- **Challenge**
Copy out exactly the lines from the first line of the material below through the line containing "floor.data.materials.append(fm)", and nothing beyond them.

- **Data section**
++++

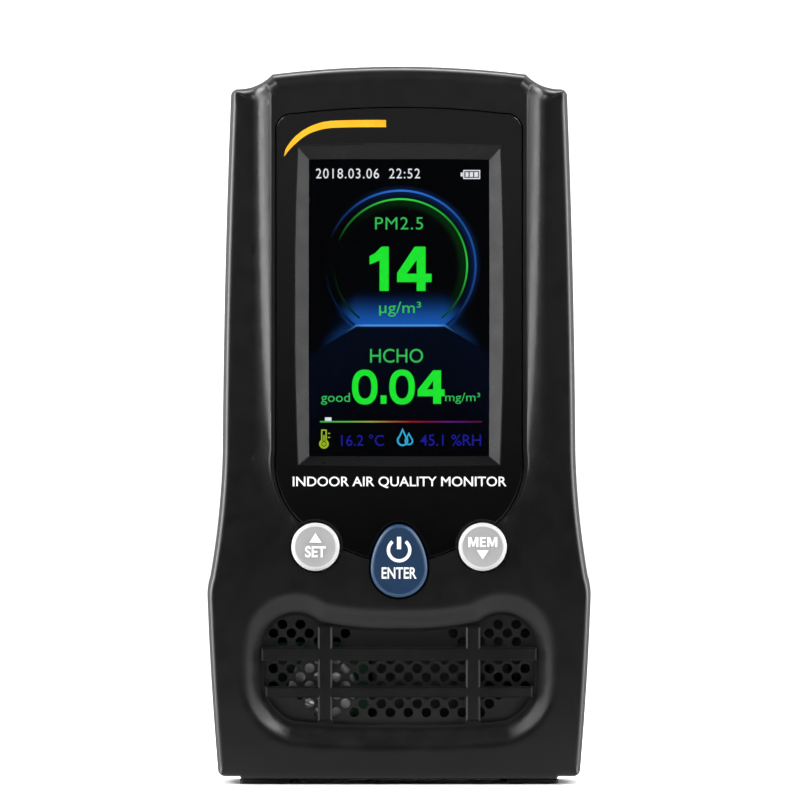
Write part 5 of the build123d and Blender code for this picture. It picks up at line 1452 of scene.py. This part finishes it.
for r_, z_ in prof[1:]:
    for i in range(SEG):
        a_ = 2 * math.pi * i / SEG
        fv.append((r_ * math.cos(a_), r_ * math.sin(a_), z_))
for i in range(SEG):
    ff.append((0, 1 + i, 1 + (i + 1) % SEG))
for k in range(len(prof) - 2):
    for i in range(SEG):
        a_, c_ = 1 + k * SEG + i, 1 + k * SEG + (i + 1) % SEG
        ff.append((a_, a_ + SEG, c_ + SEG, c_))
me.from_pydata(fv, [], ff)
for p in me.polygons:
    p.use_smooth = True
floor = bpy.data.objects.new("floor", me)
scene.collection.objects.link(floor)
floor.data.materials.append(fm)


def area(name, loc, target, sx, sy, power, colour=(1, 1, 1)):
    d = bpy.data.lights.new(name, "AREA")
    d.shape = "RECTANGLE"
    d.size, d.size_y = sx, sy
    d.energy = power
    d.color = colour
    o = bpy.data.objects.new(name, d)
    o.location = loc
    o.rotation_euler = (Vector(target) - Vector(loc)).to_track_quat("-Z", "Y").to_euler()
    scene.collection.objects.link(o)
    return o


T = (0, 0, 0.085)
area("side_left", (-0.60, 0.06, 0.20), T, 0.80, 0.60, 16.0)
area("side_right", (0.60, 0.06, 0.20), T, 0.80, 0.60, 12.5)
area("fill_left", (-0.60, -0.66, 0.56), T, 0.30, 0.42, 2.9)
area("fill_right", (0.60, -0.66, 0.56), T, 0.30, 0.42, 2.5)
area("kick_left", (-0.40, -0.42, 0.62), (0, 0, 0.03), 0.14, 0.14, 1.4)
area("kick_right", (0.40, -0.42, 0.62), (0, 0, 0.03), 0.14, 0.14, 1.8)
area("top_soft", (0, 0.45, 0.80), (0, 0.25, 0.05), 1.2, 0.6, 4.0)
area("back_wash", (0, 3.5, 1.1), (0, 4.35, 0.15), 1.2, 0.4, 14.0)
area("floor_wash", (0, 1.9, 1.3), (0, 1.9, 0.0), 1.0, 2.4, 42.0)

w = bpy.data.worlds.new("studio")
scene.world = w
w.use_nodes = True
w.node_tree.nodes["Background"].inputs[0].default_value = (1, 1, 1, 1)
w.node_tree.nodes["Background"].inputs[1].default_value = 0.05
scene.view_settings.view_transform = "Standard"
scene.view_settings.look = "None"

++++

- **Solution to this problem**
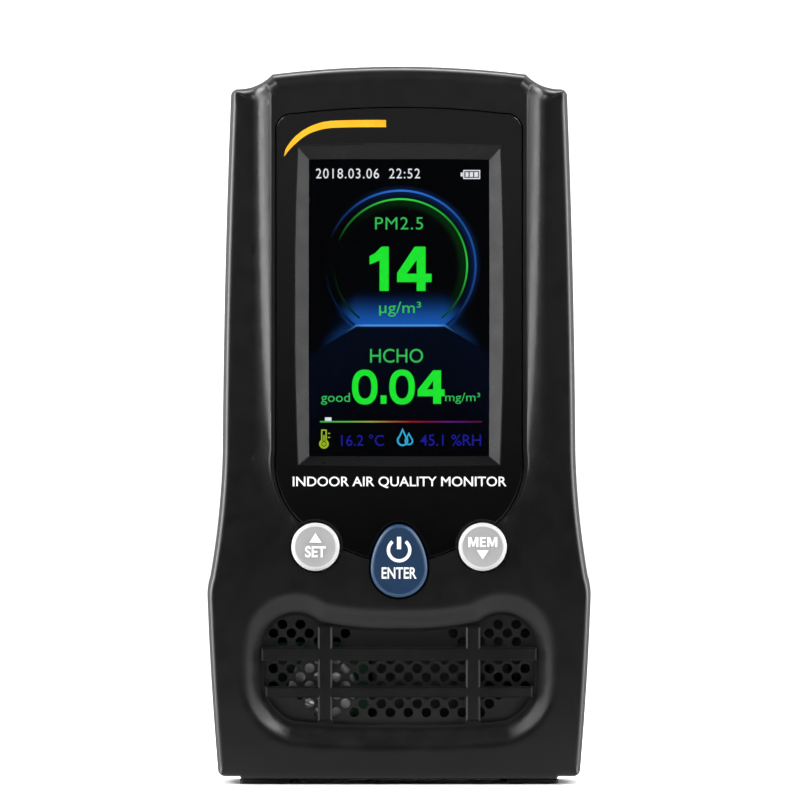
Write part 5 of the build123d and Blender code for this picture. It picks up at line 1452 of scene.py. This part finishes it.
for r_, z_ in prof[1:]:
    for i in range(SEG):
        a_ = 2 * math.pi * i / SEG
        fv.append((r_ * math.cos(a_), r_ * math.sin(a_), z_))
for i in range(SEG):
    ff.append((0, 1 + i, 1 + (i + 1) % SEG))
for k in range(len(prof) - 2):
    for i in range(SEG):
        a_, c_ = 1 + k * SEG + i, 1 + k * SEG + (i + 1) % SEG
        ff.append((a_, a_ + SEG, c_ + SEG, c_))
me.from_pydata(fv, [], ff)
for p in me.polygons:
    p.use_smooth = True
floor = bpy.data.objects.new("floor", me)
scene.collection.objects.link(floor)
floor.data.materials.append(fm)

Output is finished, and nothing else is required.